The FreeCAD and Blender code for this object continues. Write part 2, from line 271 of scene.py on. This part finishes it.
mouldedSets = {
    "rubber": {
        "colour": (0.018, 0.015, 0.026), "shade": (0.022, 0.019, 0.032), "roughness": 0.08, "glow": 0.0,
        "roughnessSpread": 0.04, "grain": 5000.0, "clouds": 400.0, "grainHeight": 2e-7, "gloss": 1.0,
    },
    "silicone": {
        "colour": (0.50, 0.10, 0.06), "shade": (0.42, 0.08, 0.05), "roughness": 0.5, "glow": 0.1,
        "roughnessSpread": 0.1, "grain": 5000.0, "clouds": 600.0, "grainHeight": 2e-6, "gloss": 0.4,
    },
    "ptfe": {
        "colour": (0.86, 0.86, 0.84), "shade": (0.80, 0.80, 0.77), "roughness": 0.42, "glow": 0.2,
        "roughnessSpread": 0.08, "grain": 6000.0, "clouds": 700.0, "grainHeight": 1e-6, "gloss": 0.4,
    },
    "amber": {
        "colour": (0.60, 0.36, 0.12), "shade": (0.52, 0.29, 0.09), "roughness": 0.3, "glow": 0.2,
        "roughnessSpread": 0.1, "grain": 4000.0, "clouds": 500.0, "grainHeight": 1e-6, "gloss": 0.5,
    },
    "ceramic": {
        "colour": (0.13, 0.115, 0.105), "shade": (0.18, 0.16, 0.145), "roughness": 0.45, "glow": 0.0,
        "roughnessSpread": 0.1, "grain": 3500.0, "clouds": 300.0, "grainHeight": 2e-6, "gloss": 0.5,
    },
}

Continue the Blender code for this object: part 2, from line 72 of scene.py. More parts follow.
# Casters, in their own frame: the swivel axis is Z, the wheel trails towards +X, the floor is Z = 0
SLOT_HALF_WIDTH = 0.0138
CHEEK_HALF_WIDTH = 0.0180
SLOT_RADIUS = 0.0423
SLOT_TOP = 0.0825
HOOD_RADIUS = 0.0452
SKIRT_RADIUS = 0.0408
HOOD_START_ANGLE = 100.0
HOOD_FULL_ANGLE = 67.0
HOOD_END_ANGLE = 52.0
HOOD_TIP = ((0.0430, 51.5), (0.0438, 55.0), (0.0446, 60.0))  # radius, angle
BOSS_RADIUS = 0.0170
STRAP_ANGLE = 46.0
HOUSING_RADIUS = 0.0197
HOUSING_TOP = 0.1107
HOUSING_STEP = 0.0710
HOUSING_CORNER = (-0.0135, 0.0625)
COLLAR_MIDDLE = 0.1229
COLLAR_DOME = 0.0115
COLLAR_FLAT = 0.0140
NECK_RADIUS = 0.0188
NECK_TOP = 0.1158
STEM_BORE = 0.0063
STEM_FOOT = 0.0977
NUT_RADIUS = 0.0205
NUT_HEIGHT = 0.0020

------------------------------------

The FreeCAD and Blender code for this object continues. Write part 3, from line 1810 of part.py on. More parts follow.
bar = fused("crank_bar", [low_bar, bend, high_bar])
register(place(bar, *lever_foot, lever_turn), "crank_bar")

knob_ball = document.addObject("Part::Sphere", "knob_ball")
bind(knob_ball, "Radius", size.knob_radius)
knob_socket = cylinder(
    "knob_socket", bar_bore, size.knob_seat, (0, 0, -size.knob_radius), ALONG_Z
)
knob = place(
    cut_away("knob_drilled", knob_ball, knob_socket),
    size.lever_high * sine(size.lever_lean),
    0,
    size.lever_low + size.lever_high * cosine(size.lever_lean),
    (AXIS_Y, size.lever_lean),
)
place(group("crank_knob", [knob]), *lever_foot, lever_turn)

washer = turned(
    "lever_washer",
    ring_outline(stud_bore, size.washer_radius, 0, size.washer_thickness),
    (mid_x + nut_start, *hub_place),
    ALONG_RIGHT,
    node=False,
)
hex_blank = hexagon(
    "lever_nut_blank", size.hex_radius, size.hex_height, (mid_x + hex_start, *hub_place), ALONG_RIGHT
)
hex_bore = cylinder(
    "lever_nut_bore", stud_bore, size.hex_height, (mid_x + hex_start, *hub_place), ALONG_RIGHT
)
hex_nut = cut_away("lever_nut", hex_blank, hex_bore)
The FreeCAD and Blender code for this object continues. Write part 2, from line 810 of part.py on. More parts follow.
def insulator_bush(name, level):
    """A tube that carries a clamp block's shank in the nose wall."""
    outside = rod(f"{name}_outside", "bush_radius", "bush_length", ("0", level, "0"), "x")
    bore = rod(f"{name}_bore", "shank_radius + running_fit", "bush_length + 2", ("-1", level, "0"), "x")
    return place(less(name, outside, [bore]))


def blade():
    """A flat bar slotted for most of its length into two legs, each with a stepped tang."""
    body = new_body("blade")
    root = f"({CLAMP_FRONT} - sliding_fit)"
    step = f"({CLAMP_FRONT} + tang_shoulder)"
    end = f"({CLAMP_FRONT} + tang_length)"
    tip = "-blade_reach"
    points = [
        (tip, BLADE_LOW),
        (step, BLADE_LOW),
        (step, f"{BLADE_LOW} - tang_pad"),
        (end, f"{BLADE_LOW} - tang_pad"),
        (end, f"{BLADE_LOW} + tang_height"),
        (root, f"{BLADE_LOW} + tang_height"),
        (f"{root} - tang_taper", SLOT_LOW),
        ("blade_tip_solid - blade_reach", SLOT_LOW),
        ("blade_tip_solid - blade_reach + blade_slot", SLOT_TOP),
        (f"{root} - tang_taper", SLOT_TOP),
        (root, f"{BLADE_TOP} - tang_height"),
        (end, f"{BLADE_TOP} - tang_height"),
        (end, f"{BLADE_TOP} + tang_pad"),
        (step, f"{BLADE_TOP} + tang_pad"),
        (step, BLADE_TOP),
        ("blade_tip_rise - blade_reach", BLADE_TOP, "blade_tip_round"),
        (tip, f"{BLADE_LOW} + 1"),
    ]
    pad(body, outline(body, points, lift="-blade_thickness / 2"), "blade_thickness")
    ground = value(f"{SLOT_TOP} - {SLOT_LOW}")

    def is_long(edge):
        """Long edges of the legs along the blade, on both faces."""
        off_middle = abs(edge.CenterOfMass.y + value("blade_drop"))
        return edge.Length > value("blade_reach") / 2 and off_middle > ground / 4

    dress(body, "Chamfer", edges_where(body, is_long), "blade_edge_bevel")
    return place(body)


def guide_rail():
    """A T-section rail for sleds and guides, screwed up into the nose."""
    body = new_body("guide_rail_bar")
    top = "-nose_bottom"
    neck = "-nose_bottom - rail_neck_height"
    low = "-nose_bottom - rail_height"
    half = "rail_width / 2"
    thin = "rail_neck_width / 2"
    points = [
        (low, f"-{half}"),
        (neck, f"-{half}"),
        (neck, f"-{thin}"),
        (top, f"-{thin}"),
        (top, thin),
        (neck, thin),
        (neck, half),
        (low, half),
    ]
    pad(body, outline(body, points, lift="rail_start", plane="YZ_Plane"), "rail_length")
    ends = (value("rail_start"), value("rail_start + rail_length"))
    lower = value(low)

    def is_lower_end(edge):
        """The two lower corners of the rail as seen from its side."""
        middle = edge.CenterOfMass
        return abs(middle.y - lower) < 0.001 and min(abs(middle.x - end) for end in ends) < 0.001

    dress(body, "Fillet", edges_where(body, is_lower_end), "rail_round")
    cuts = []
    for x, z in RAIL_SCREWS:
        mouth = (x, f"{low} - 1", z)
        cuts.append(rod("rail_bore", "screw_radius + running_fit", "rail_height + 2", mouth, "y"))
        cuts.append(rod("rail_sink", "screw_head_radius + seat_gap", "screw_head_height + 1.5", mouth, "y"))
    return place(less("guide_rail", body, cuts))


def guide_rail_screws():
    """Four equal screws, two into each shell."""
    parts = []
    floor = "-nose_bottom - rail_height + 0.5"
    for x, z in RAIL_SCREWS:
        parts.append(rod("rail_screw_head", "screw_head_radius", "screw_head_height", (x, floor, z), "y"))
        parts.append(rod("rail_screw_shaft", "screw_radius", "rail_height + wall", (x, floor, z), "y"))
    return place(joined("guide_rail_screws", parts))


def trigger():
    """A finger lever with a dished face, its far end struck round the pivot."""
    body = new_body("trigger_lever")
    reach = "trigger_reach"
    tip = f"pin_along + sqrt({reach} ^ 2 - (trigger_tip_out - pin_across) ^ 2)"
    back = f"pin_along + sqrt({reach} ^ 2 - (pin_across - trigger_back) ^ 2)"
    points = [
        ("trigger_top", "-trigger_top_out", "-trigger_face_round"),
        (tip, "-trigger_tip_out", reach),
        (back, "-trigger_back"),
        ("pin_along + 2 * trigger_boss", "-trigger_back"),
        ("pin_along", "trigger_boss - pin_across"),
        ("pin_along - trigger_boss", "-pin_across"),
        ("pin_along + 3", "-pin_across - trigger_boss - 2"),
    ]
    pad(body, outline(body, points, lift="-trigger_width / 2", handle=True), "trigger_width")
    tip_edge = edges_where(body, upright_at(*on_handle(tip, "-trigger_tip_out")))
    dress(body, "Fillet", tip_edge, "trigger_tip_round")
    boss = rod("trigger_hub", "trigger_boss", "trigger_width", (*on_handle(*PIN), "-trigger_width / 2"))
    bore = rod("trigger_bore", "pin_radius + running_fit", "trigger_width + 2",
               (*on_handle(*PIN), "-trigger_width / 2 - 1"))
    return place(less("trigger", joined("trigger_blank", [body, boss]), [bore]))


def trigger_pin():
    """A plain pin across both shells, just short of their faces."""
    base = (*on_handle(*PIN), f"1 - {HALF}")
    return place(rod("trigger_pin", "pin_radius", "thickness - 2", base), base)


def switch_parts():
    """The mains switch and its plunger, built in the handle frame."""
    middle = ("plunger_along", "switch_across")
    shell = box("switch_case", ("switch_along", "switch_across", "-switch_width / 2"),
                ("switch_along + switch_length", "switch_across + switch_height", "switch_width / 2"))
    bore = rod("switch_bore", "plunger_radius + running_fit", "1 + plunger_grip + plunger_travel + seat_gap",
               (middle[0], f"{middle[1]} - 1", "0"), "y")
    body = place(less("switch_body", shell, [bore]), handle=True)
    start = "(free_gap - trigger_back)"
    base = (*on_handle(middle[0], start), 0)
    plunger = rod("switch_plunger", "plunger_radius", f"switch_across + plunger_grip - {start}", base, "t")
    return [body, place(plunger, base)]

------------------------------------

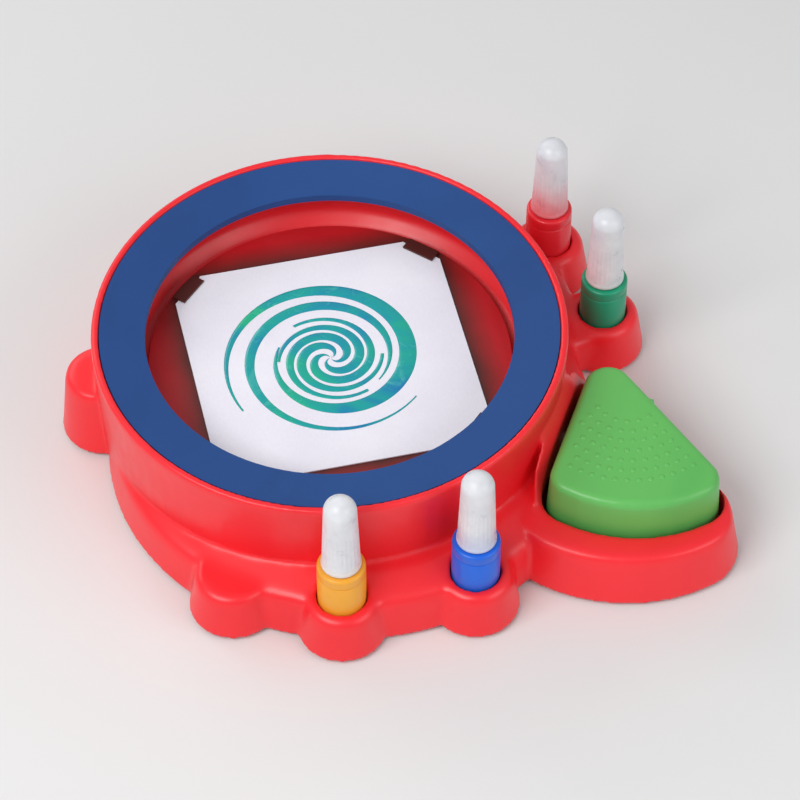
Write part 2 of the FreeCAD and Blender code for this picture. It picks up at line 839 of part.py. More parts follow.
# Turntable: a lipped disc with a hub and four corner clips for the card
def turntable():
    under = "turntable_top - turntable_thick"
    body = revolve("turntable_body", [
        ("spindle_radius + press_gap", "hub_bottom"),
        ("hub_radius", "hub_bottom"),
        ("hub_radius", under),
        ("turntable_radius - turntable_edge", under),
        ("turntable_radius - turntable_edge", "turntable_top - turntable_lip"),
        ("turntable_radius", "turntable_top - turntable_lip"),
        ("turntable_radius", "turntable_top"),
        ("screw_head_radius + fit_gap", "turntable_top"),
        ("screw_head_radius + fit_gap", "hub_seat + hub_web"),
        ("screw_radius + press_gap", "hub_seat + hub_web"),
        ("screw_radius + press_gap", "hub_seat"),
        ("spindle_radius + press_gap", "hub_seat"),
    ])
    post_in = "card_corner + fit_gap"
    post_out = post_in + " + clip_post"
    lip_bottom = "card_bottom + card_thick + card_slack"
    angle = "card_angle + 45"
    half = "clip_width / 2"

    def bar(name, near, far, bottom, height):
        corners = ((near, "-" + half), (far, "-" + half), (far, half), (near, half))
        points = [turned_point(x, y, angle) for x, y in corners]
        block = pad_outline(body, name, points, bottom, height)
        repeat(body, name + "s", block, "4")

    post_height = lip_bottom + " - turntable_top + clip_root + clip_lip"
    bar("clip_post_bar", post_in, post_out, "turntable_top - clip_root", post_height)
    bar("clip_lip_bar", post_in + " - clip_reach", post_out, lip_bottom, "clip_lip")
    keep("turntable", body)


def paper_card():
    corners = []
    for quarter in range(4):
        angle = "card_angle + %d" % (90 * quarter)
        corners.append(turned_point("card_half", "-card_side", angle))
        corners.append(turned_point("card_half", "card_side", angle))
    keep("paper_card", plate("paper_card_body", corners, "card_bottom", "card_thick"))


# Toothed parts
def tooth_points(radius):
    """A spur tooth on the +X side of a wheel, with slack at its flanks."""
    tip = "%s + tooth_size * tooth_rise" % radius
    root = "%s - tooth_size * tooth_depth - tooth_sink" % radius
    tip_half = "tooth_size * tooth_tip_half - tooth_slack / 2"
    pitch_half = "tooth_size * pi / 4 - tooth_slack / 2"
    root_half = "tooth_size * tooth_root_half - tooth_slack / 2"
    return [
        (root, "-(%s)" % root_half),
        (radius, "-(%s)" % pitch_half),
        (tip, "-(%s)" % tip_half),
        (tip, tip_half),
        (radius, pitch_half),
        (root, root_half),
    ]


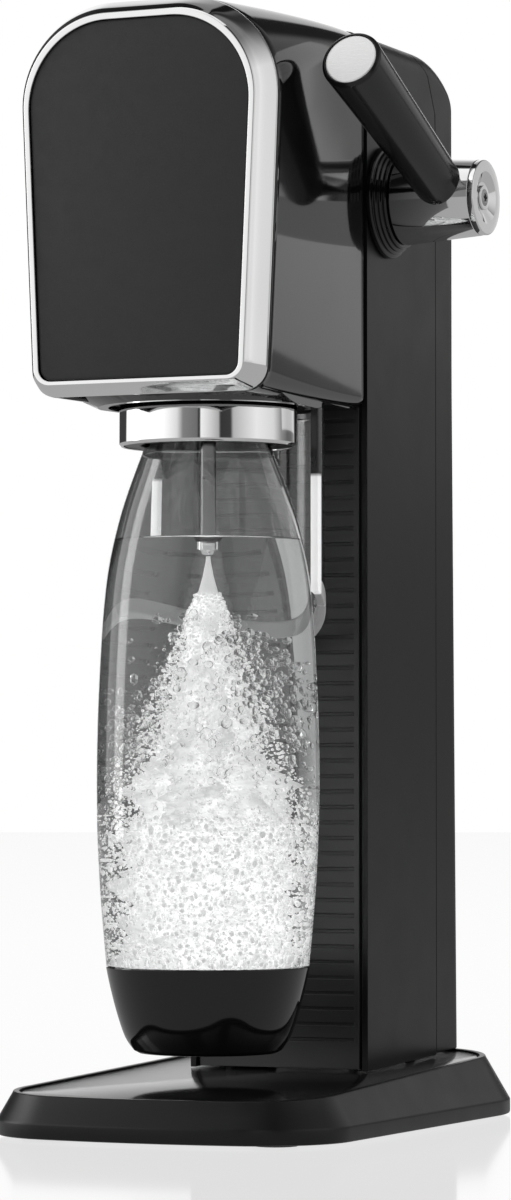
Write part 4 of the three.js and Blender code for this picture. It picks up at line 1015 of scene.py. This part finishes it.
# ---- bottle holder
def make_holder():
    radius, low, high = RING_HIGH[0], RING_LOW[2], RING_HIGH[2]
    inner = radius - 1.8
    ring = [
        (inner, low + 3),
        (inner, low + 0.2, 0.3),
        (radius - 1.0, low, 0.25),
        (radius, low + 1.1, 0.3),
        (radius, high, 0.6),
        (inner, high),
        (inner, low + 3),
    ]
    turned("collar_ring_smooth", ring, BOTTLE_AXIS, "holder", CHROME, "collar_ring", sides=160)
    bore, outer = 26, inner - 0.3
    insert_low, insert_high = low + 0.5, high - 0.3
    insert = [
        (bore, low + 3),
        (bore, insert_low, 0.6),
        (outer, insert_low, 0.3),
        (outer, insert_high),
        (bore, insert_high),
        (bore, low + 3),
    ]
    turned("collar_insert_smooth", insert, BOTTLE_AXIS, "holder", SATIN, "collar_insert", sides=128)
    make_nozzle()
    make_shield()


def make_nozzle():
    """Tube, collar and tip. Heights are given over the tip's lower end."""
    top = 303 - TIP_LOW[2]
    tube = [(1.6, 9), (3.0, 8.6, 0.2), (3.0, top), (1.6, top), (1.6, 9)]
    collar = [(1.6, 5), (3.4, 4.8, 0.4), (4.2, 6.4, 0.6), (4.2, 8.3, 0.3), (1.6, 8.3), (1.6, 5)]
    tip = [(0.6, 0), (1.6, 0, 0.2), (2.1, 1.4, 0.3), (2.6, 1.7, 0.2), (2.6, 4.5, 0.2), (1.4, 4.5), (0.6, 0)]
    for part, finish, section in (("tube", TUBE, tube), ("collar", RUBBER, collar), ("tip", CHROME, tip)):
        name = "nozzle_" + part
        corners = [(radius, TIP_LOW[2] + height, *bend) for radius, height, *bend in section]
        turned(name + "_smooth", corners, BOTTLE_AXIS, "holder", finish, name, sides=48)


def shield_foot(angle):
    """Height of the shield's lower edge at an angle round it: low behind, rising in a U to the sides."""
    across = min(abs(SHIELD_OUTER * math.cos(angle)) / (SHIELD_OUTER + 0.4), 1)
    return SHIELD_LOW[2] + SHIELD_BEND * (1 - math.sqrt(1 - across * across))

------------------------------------

## Exercise prompt
Within the material above, transcribe exactly the lines that run from the line holding "Write part 4" through the line holding "make_shield()".

## Expected answer
Write part 4 of the three.js and Blender code for this picture. It picks up at line 1015 of scene.py. This part finishes it.
# ---- bottle holder
def make_holder():
    radius, low, high = RING_HIGH[0], RING_LOW[2], RING_HIGH[2]
    inner = radius - 1.8
    ring = [
        (inner, low + 3),
        (inner, low + 0.2, 0.3),
        (radius - 1.0, low, 0.25),
        (radius, low + 1.1, 0.3),
        (radius, high, 0.6),
        (inner, high),
        (inner, low + 3),
    ]
    turned("collar_ring_smooth", ring, BOTTLE_AXIS, "holder", CHROME, "collar_ring", sides=160)
    bore, outer = 26, inner - 0.3
    insert_low, insert_high = low + 0.5, high - 0.3
    insert = [
        (bore, low + 3),
        (bore, insert_low, 0.6),
        (outer, insert_low, 0.3),
        (outer, insert_high),
        (bore, insert_high),
        (bore, low + 3),
    ]
    turned("collar_insert_smooth", insert, BOTTLE_AXIS, "holder", SATIN, "collar_insert", sides=128)
    make_nozzle()
    make_shield()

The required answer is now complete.